### AIM OF THE TASK
Repeat the line that contains "What OpenSCAD source", the line that contains "rail_edge_r = 3; // [1:0.5:5]", and all lines between them, exactly and with no other lines.

..........

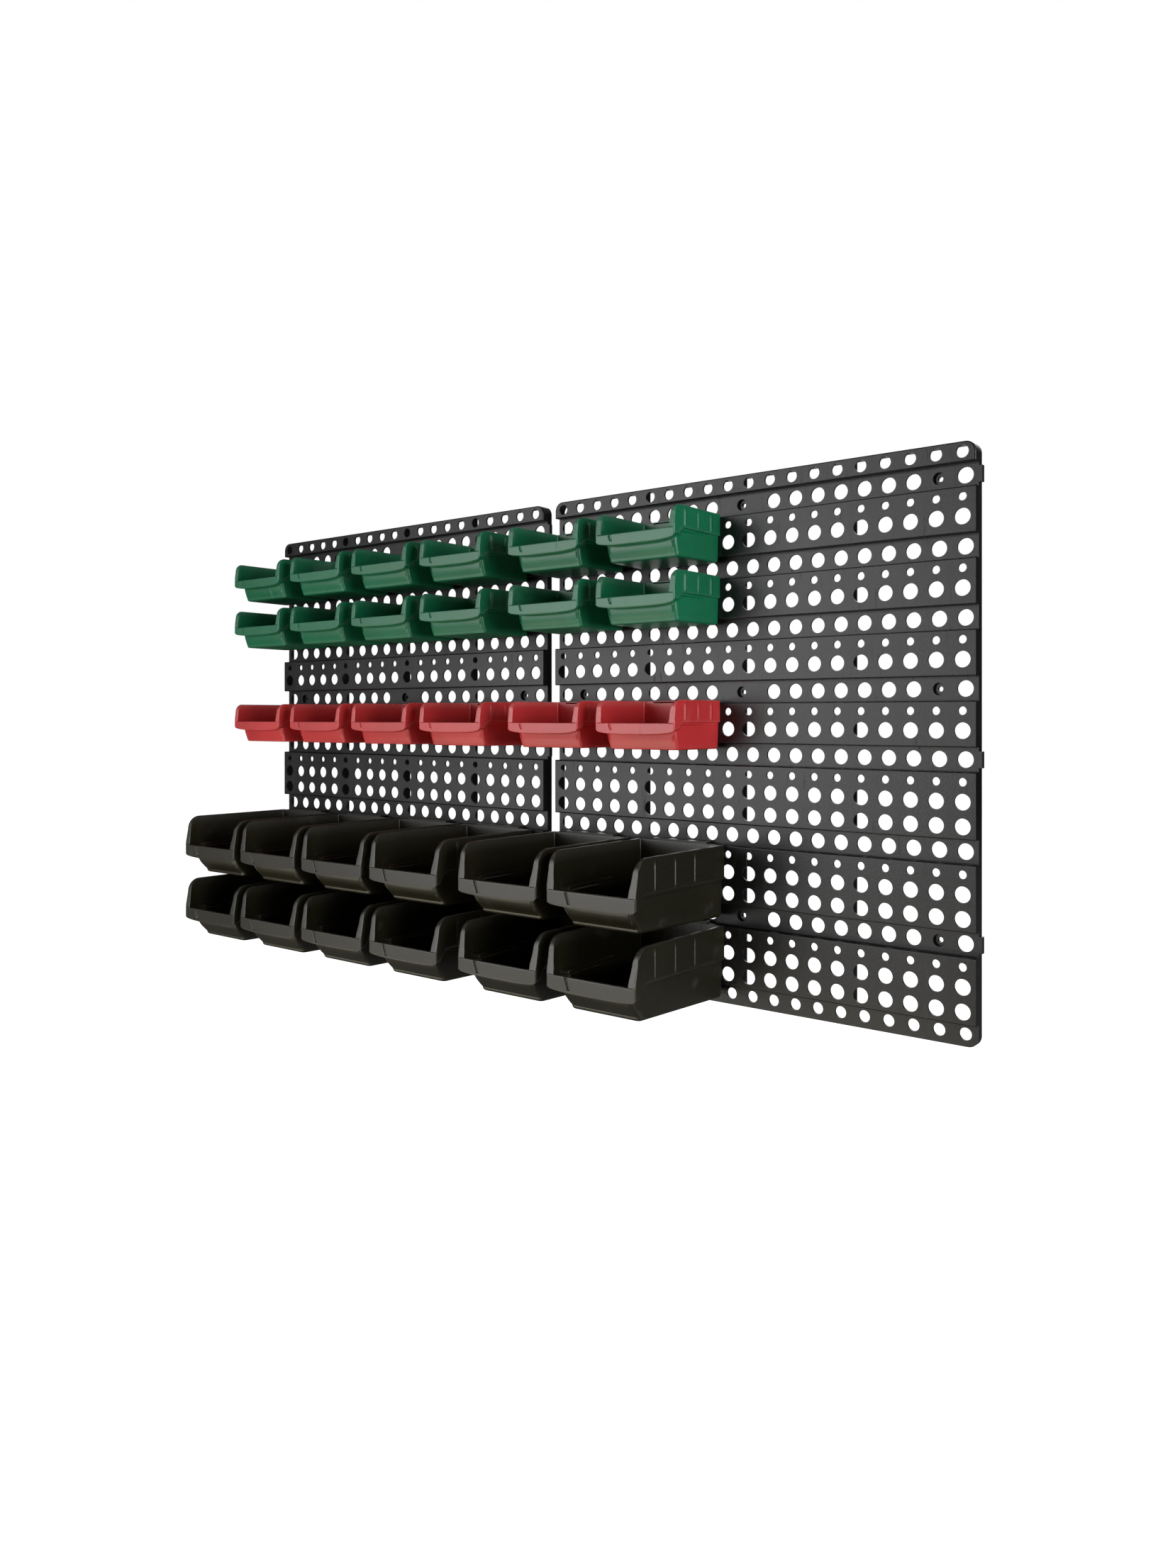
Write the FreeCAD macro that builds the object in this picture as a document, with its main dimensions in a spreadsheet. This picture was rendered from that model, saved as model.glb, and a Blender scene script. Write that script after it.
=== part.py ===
import FreeCAD, Part
import os
import Sketcher

# Wall-mounted storage board: two stepped, perforated panels side by side, with five rows of
# open-fronted bins hooked over the raised bands. X runs along the wall, the front faces -Y,
# Z is up. The origin is on the wall plane, midway between the outermost screw holes.

doc = FreeCAD.newDocument("storage_board")
sheet = doc.addObject("Spreadsheet::Sheet", "Sizes")

SIZES = {
    # hole grid and panel outline
    "pitch": 22.0,                # peg hole spacing along a row
    "columns": 20,                # peg holes in a row
    "panel_gap": 16.5,            # clear space between the two panels
    "corner_radius": 9.0,
    "top_strip": 16.4,            # raised strip along the top edge
    "channel": 20.0,              # recessed band between two raised ones
    "narrow_band": 37.8,
    "wide_band": 54.8,
    "bottom_strip": 18.9,
    "narrow_count": 4,
    "wide_count": 3,
    # panel depth and walls
    "recess_depth": 6.9,          # wall plane to the recessed faces
    "step_depth": 7.1,            # recessed faces to the raised faces
    "skin": 2.0,
    "rim_wall": 1.5,
    "ledge_wall": 1.5,
    "edge_round": 1.2,
    "rib_columns": 5,             # columns between two partition ribs
    "gutter_depth": 2.5,          # hook gutter behind the top edge of each raised band
    "gutter_floor": 1.0,
    # peg holes
    "large_hole": 13.5,
    "medium_hole": 10.4,
    "small_hole": 7.0,
    "small_row_drop": 8.1,        # band top down to the small holes
    "large_row_drop": 24.2,       # band top down to the large holes
    "second_row_drop": 44.2,      # wide band's second row of large holes
    "top_row_drop": 8.3,
    "bottom_row_rise": 10.3,
    # wall screws
    "screw_hole": 4.5,
    "screw_head": 10.5,
    "head_sink": 3.5,
    "boss": 16.0,
    "screw_side_column": 1,       # columns in from each side
    "patch_half_columns": 0.95,   # plain patch round the middle screw, in columns
    "tab_width": 2.7,
    "tab_height": 13.5,
    "tab_depth": 4.5,
    # bins, shared
    "bin_columns": 5,             # columns from one bin to the next
    "bin_offset": -8.0,           # bin's middle from the middle of its five columns
    "hang_gap": 0.3,              # clearance between bin and panel
    "hook_roof": 2.0,
    "hook_leg": 2.0,
    "leg_gap": 0.5,               # hook leg's end above the gutter's floor
    "hook_inset": 8.0,
    # small bins; reach, front, foot and top_reach are measured out from the back face
    "small_side_gap": 21.6,       # between the rims of two neighbours
    "small_back_inset": 1.3,      # rim's side to the body under it, at the back
    "small_front_inset": 5.5,     # the same at the front
    "small_overhang": 5.1,        # below the raised band's lower edge
    "small_rim_drop": 0.0,        # rim below the top of the hook
    "small_reach": 76.5,          # front of the lip
    "small_front": 66.7,          # front wall under the lip
    "small_foot": 63.0,           # front wall at the floor
    "small_top_reach": 74.0,      # front end of the top edge
    "small_lip_top": 24.2,
    "small_lip_height": 10.0,
    "small_step": 24.8,           # underside of the wider rim along the sides
    "small_cheek": 8.0,
    "small_wall": 1.8,
    # large bins
    "large_side_gap": 12.2,
    "large_back_inset": 1.9,
    "large_front_inset": 10.5,
    "large_overhang": 11.5,
    "large_rim_drop": 1.8,
    "large_reach": 141.0,
    "large_front": 130.0,
    "large_foot": 118.6,
    "large_top_reach": 136.0,
    "large_lip_top": 33.5,
    "large_lip_height": 15.0,
    "large_step": 35.0,
    "large_cheek": 14.0,
    "large_wall": 2.2,
}
for row, (name, value) in enumerate(SIZES.items(), start=1):
    sheet.set("A%d" % row, name)
    sheet.set("B%d" % row, "%g" % value)
    sheet.setAlias("B%d" % row, name)
doc.recompute()


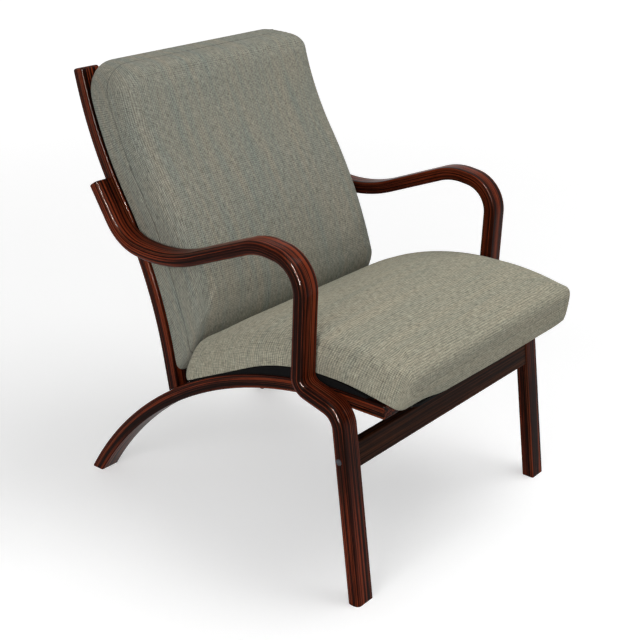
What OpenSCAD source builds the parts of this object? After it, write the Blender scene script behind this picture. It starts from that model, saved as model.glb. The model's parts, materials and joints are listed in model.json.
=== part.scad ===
// Bentwood lounge chair: two bent arm and leg strips, two arched seat rails, two bent back
// uprights, cross rails, and an upholstered seat and back on curved panels.
// +X is the way the chair faces, +Y is the sitter's left, +Z is up and the floor is z = 0.
// Every bent strip is a list of corners [x, z, bend radius] of its centre line, seen from the side.

/* [Laminated strips] */
// Clear width between the two arms
inner_w = 530; // [470:5:640]
// Width of a strip, across the chair
strip_w = 42; // [34:1:52]
// Thickness of a strip, across its laminations
strip_t = 25; // [20:1:30]
// Rounding of the outer edges of the arm strips
arm_edge_r = 9; // [4:0.5:9.5]
// Rounding of all the other strip edges
rail_edge_r = 3; // [1:0.5:5]

/* [Arm and front leg] */
// Front leg at the floor, forward of the middle of the chair
foot_x = 320; // [300:1:340]
// Backward lean of the front leg at its top
leg_lean = 41; // [20:1:60]
// Height of the bend at the top of the front leg, from the middle of the level rail
knee_z = -12; // [-18:1:-6]
// Bend radius at the top of the front leg
knee_r = 38; // [34:1:42]
// Length of the step back over the seat rail
step_run = 87; // [82:1:95]
// Rise of the step over the seat rail
step_rise = 25; // [20:1:30]
// Bend radius at the foot of the arm post
post_foot_r = 27; // [25:1:29]
// Height of the front corner of the arm
arm_front_z = 585; // [560:1:610]
// Forward lean of the arm post at its top
post_lean = 10; // [0:1:20]
// Bend radius at the front of the arm
arm_front_r = 61; // [52:1:63]
// Distance from the arm's front corner back to its crest
crest_run = 96; // [94:1:110]
// Rise of the crest over the front corner
crest_rise = 14; // [4:1:24]
// Bend radius at the crest
crest_r = 110; // [90:1:115]
// Distance from the crest back to the dip of the arm rest
dip_run = 217; // [205:1:230]
// Drop from the crest to the dip
dip_drop = 84; // [70:1:95]
// Bend radius at the dip
dip_r = 280; // [220:5:285]
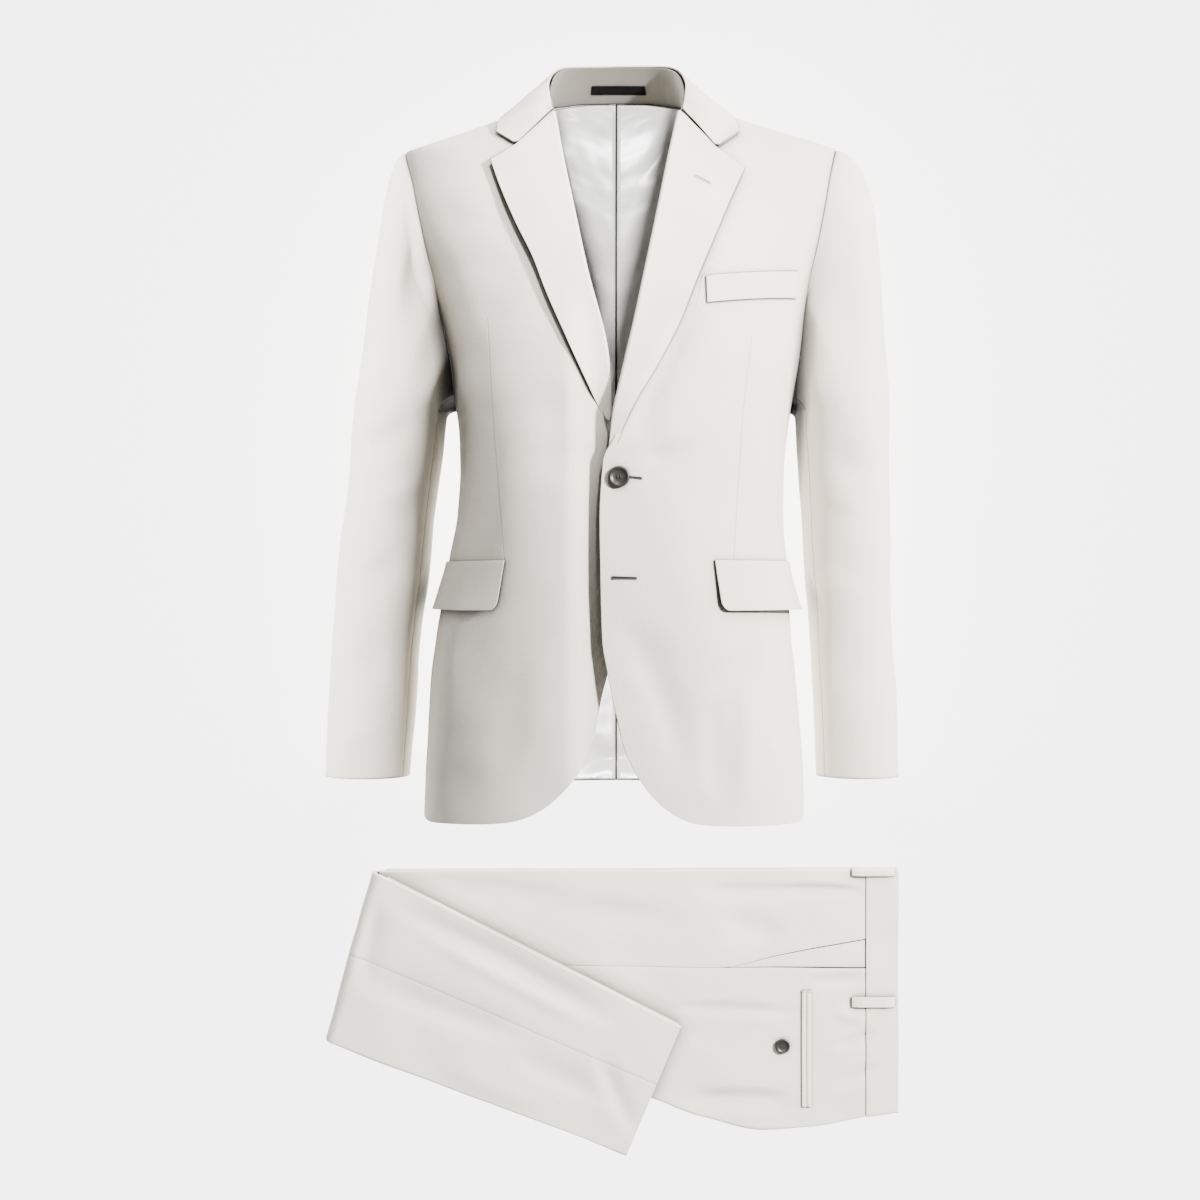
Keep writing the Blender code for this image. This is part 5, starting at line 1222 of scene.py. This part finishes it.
def turned(name, profile, surface):
    """A turned piece: a profile of radius and height in millimetres, from the top of its axis to the foot."""
    mesh = bpy.data.meshes.new(name)
    points = [(r * MM, 0, z * MM) for r, z in profile]
    mesh.from_pydata(points, [(i, i + 1) for i in range(len(points) - 1)], [])
    mesh.materials.append(surface)
    made = linked(name, mesh)
    screw = made.modifiers.new("turn", "SCREW")
    screw.steps = screw.render_steps = BUTTON_SIDES
    screw.use_merge_vertices = True
    screw.merge_threshold = 0.00001
    screw.use_smooth_shade = True
    mesh = baked(made)
    made.modifiers.clear()
    made.data = mesh
    return made


def button(name, place, normal, size, garment):
    """A four-hole button with a raised rim, sewn on with two bars of thread."""
    r, h = size["radius"], size["height"]
    made = turned(name, [(out * r, up * h) for out, up in BUTTON_PROFILE], HORN)
    drill_holes(made, r, h)
    spin = Vector((0, 0, 1)).rotation_difference(Vector(normal)).to_matrix().to_4x4()
    where = (Vector(place) + Vector((*garment, 0))) * MM + Vector(normal) * BUTTON_CLEAR * MM
    made.data.transform(Matrix.Translation(where) @ spin)
    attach(made, "root")
    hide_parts(name)
    aside, reach, up = (share * size for share, size in zip(STITCH, (r, r, h)))
    bars = [
        [(hand * aside, -reach, up), (hand * aside, 0, up + STITCH_RISE), (hand * aside, reach, up)]
        for hand in (-1, 1)
    ]
    threads = tube(f"{name}_thread", bars, STITCH_RADIUS * r, DARK_THREAD_AND_SHADE)
    threads.data.transform(Matrix.Translation(where) @ spin)


def drill_holes(obj, r, h):
    """Cuts the holes that a button is sewn on through."""
    holes = bmesh.new()
    radius = HOLES["radius"] * r * MM
    for hole in range(HOLES["count"]):
        angle = math.radians(HOLES["first"] + 360 * hole / HOLES["count"])
        at = Vector((math.cos(angle), math.sin(angle), 0)) * HOLES["out"] * r * MM
        bmesh.ops.create_cone(
            holes, cap_ends=True, segments=HOLES["sides"], radius1=radius, radius2=radius, depth=2 * h * MM,
            matrix=Matrix.Translation(at + Vector((0, 0, h / 2 * MM))),
        )
    mesh = bpy.data.meshes.new("holes")
    holes.to_mesh(mesh)
    holes.free()
    cutter = linked("holes", mesh)
    cut = obj.modifiers.new("holes", "BOOLEAN")
    cut.operation, cut.object = "DIFFERENCE", cutter
    drilled = baked(obj)
    obj.modifiers.clear()
    obj.data = drilled
    obj.data.set_sharp_from_angle(angle=math.radians(SHARP_FROM))
    bpy.data.objects.remove(cutter)


def tube(name, lines, radius, surface, sides=8):
    """Round threads along lines of points in millimetres, as one mesh."""
    points, faces = [], []
    turns = np.radians(spread(0, 360, sides)[:-1])
    for line in lines:
        line = np.array([tuple(p) for p in line], float)
        way = np.gradient(line, axis=0)
        way /= np.linalg.norm(way, axis=1, keepdims=True)
        aside = np.cross(way, (0.03, 0.05, 1.0))
        aside /= np.linalg.norm(aside, axis=1, keepdims=True)
        over = np.cross(aside, way)
        base = len(points)
        for p, a, o in zip(line, aside, over):
            points += [p + radius * (a * math.cos(t) + o * math.sin(t)) for t in turns]
        for i in range(len(line) - 1):
            for j in range(sides):
                a, b = base + i * sides + j, base + i * sides + (j + 1) % sides
                faces.append((a, b, b + sides, a + sides))
        points += [line[0], line[-1]]
        for j in range(sides):
            faces.append((base + (j + 1) % sides, base + j, len(points) - 2, len(points) - 2))
            end = base + (len(line) - 1) * sides
            faces.append((end + j, end + (j + 1) % sides, len(points) - 1, len(points) - 1))
    mesh = bpy.data.meshes.new(name)
    mesh.from_pydata((np.array(points) * MM).tolist(), [], [tuple(dict.fromkeys(f)) for f in faces])
    mesh.materials.append(surface)
    mesh.shade_smooth()
    made = linked(name, mesh)
    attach(made, "root")
    return made


def height_on(carriers, x, y, garment):
    """How high the highest of some pieces lies at a point in plan, by rays from above."""
    start, down = Vector(((x + garment[0]) * MM, (y + garment[1]) * MM, 1.0)), Vector((0, 0, -1))
    found = []
    for name in carriers:
        mesh = MADE[name].data
        tree = BVHTree.FromPolygons([v.co for v in mesh.vertices], [f.vertices for f in mesh.polygons])
        hit = tree.ray_cast(start, down)[0]
        if hit is not None:
            found.append(hit.z / MM)
    return max(found)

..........

### REPLY TO THE TASK
What OpenSCAD source builds the parts of this object? After it, write the Blender scene script behind this picture. It starts from that model, saved as model.glb. The model's parts, materials and joints are listed in model.json.
=== part.scad ===
// Bentwood lounge chair: two bent arm and leg strips, two arched seat rails, two bent back
// uprights, cross rails, and an upholstered seat and back on curved panels.
// +X is the way the chair faces, +Y is the sitter's left, +Z is up and the floor is z = 0.
// Every bent strip is a list of corners [x, z, bend radius] of its centre line, seen from the side.

/* [Laminated strips] */
// Clear width between the two arms
inner_w = 530; // [470:5:640]
// Width of a strip, across the chair
strip_w = 42; // [34:1:52]
// Thickness of a strip, across its laminations
strip_t = 25; // [20:1:30]
// Rounding of the outer edges of the arm strips
arm_edge_r = 9; // [4:0.5:9.5]
// Rounding of all the other strip edges
rail_edge_r = 3; // [1:0.5:5]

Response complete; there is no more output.